| Directions |
Copy every line of the data exactly, leaving nothing out.

[begin Given records]

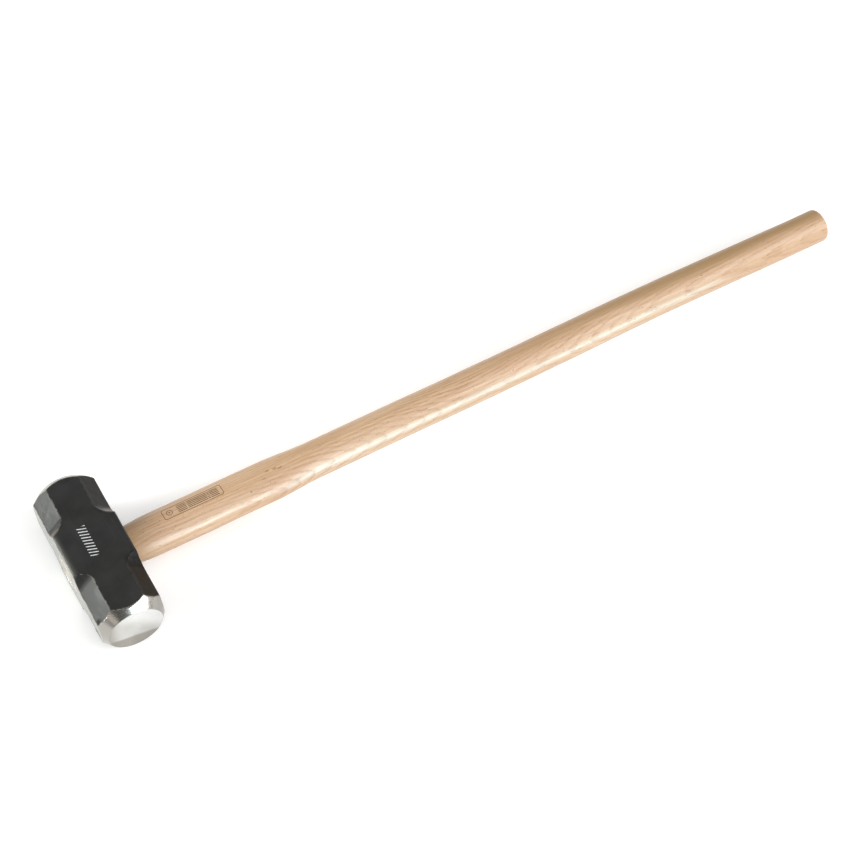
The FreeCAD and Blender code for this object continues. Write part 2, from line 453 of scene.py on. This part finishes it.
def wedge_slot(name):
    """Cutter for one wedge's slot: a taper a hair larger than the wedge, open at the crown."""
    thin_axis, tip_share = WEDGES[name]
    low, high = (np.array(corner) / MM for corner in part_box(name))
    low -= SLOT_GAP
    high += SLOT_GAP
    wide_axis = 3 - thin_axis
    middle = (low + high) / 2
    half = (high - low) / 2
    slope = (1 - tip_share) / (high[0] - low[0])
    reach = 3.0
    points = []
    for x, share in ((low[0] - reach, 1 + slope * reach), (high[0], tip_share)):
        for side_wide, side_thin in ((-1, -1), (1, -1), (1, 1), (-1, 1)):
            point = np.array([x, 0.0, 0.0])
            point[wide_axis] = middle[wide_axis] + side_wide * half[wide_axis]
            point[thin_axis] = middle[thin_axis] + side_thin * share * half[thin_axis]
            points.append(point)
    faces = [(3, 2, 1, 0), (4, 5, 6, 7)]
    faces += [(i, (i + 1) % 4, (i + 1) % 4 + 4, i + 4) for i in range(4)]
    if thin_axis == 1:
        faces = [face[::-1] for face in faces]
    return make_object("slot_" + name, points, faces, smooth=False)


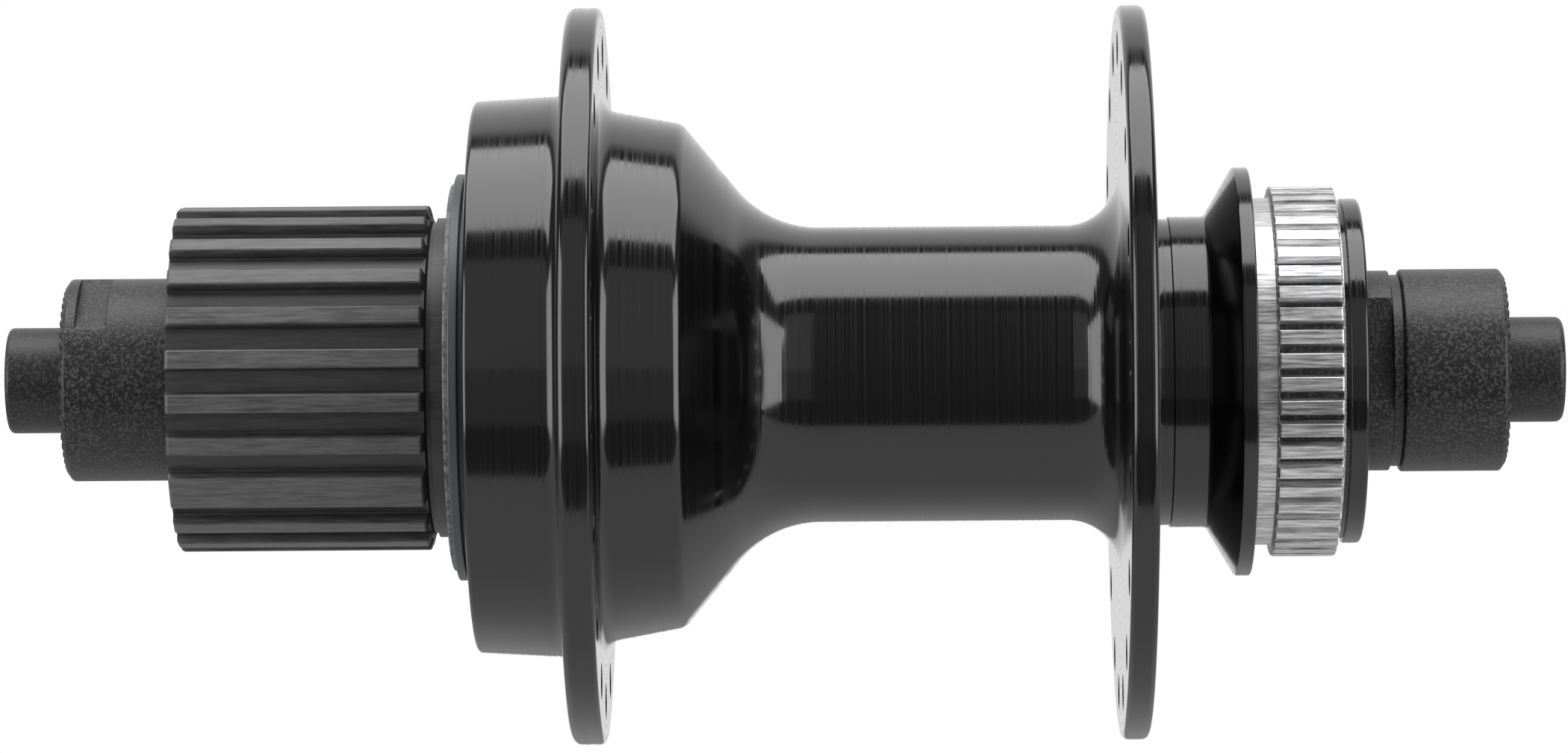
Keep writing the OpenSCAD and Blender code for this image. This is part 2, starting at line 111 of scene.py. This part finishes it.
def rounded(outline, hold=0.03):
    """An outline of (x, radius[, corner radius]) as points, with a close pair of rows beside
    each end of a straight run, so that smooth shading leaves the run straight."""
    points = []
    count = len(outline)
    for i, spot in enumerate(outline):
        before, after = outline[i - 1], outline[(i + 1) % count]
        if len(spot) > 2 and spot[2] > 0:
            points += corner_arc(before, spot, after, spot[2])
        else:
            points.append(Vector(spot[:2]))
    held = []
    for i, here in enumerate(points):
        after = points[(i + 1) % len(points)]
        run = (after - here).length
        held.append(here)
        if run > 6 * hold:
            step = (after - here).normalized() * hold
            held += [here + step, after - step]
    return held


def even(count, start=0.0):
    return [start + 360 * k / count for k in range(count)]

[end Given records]

| Problem solution |
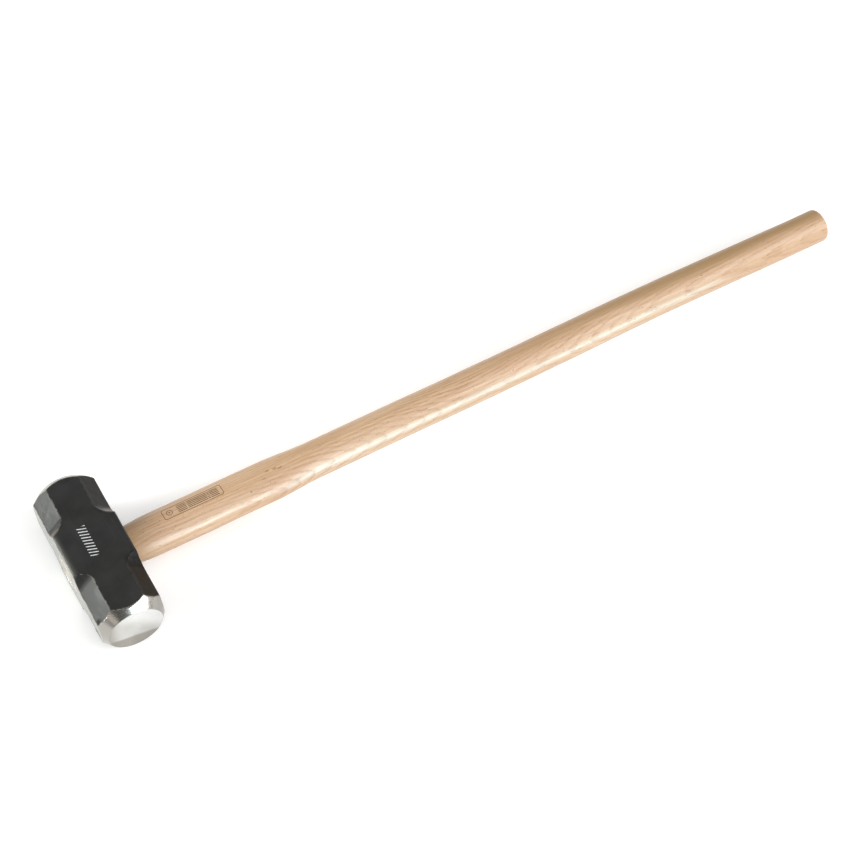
The FreeCAD and Blender code for this object continues. Write part 2, from line 453 of scene.py on. This part finishes it.
def wedge_slot(name):
    """Cutter for one wedge's slot: a taper a hair larger than the wedge, open at the crown."""
    thin_axis, tip_share = WEDGES[name]
    low, high = (np.array(corner) / MM for corner in part_box(name))
    low -= SLOT_GAP
    high += SLOT_GAP
    wide_axis = 3 - thin_axis
    middle = (low + high) / 2
    half = (high - low) / 2
    slope = (1 - tip_share) / (high[0] - low[0])
    reach = 3.0
    points = []
    for x, share in ((low[0] - reach, 1 + slope * reach), (high[0], tip_share)):
        for side_wide, side_thin in ((-1, -1), (1, -1), (1, 1), (-1, 1)):
            point = np.array([x, 0.0, 0.0])
            point[wide_axis] = middle[wide_axis] + side_wide * half[wide_axis]
            point[thin_axis] = middle[thin_axis] + side_thin * share * half[thin_axis]
            points.append(point)
    faces = [(3, 2, 1, 0), (4, 5, 6, 7)]
    faces += [(i, (i + 1) % 4, (i + 1) % 4 + 4, i + 4) for i in range(4)]
    if thin_axis == 1:
        faces = [face[::-1] for face in faces]
    return make_object("slot_" + name, points, faces, smooth=False)


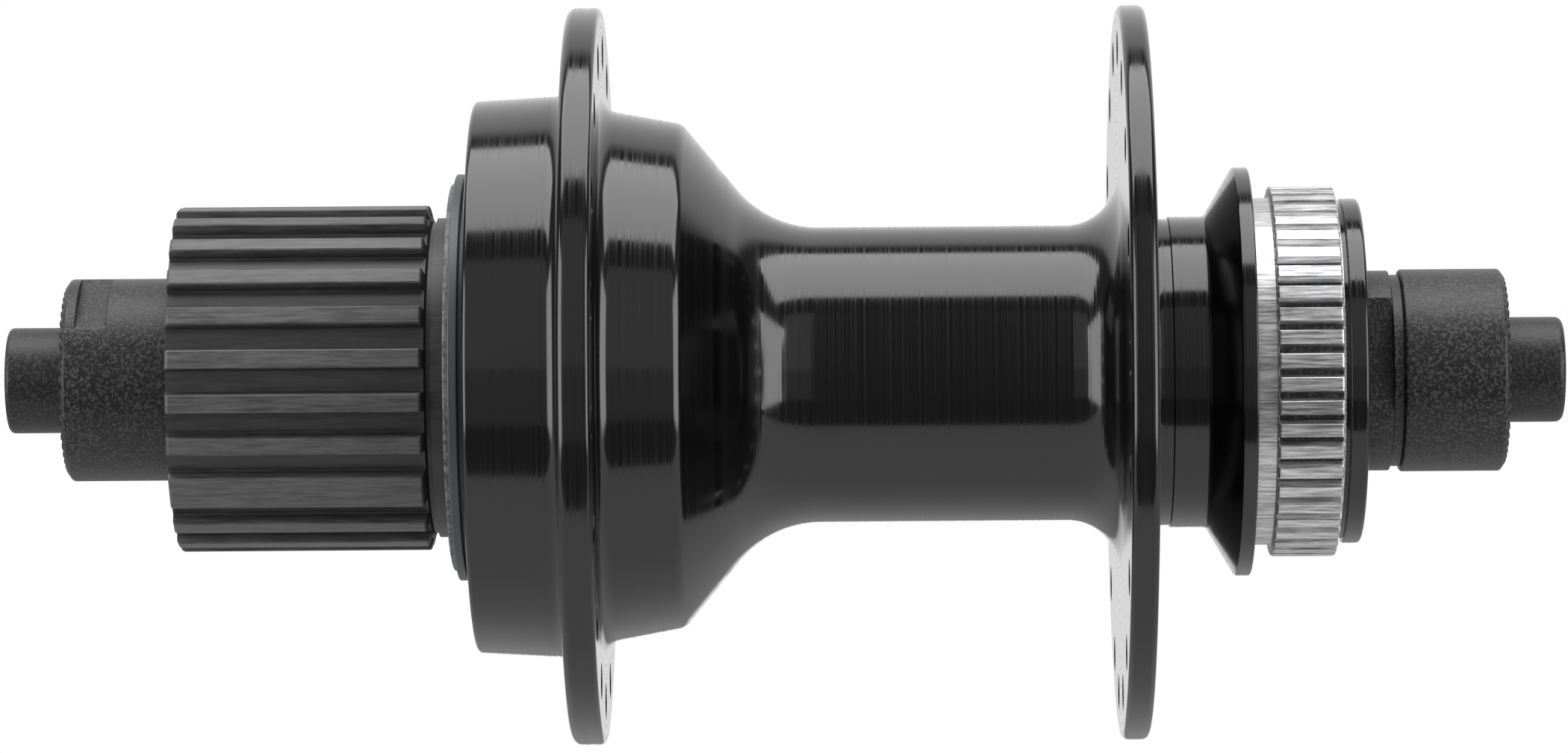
Keep writing the OpenSCAD and Blender code for this image. This is part 2, starting at line 111 of scene.py. This part finishes it.
def rounded(outline, hold=0.03):
    """An outline of (x, radius[, corner radius]) as points, with a close pair of rows beside
    each end of a straight run, so that smooth shading leaves the run straight."""
    points = []
    count = len(outline)
    for i, spot in enumerate(outline):
        before, after = outline[i - 1], outline[(i + 1) % count]
        if len(spot) > 2 and spot[2] > 0:
            points += corner_arc(before, spot, after, spot[2])
        else:
            points.append(Vector(spot[:2]))
    held = []
    for i, here in enumerate(points):
        after = points[(i + 1) % len(points)]
        run = (after - here).length
        held.append(here)
        if run > 6 * hold:
            step = (after - here).normalized() * hold
            held += [here + step, after - step]
    return held


def even(count, start=0.0):
    return [start + 360 * k / count for k in range(count)]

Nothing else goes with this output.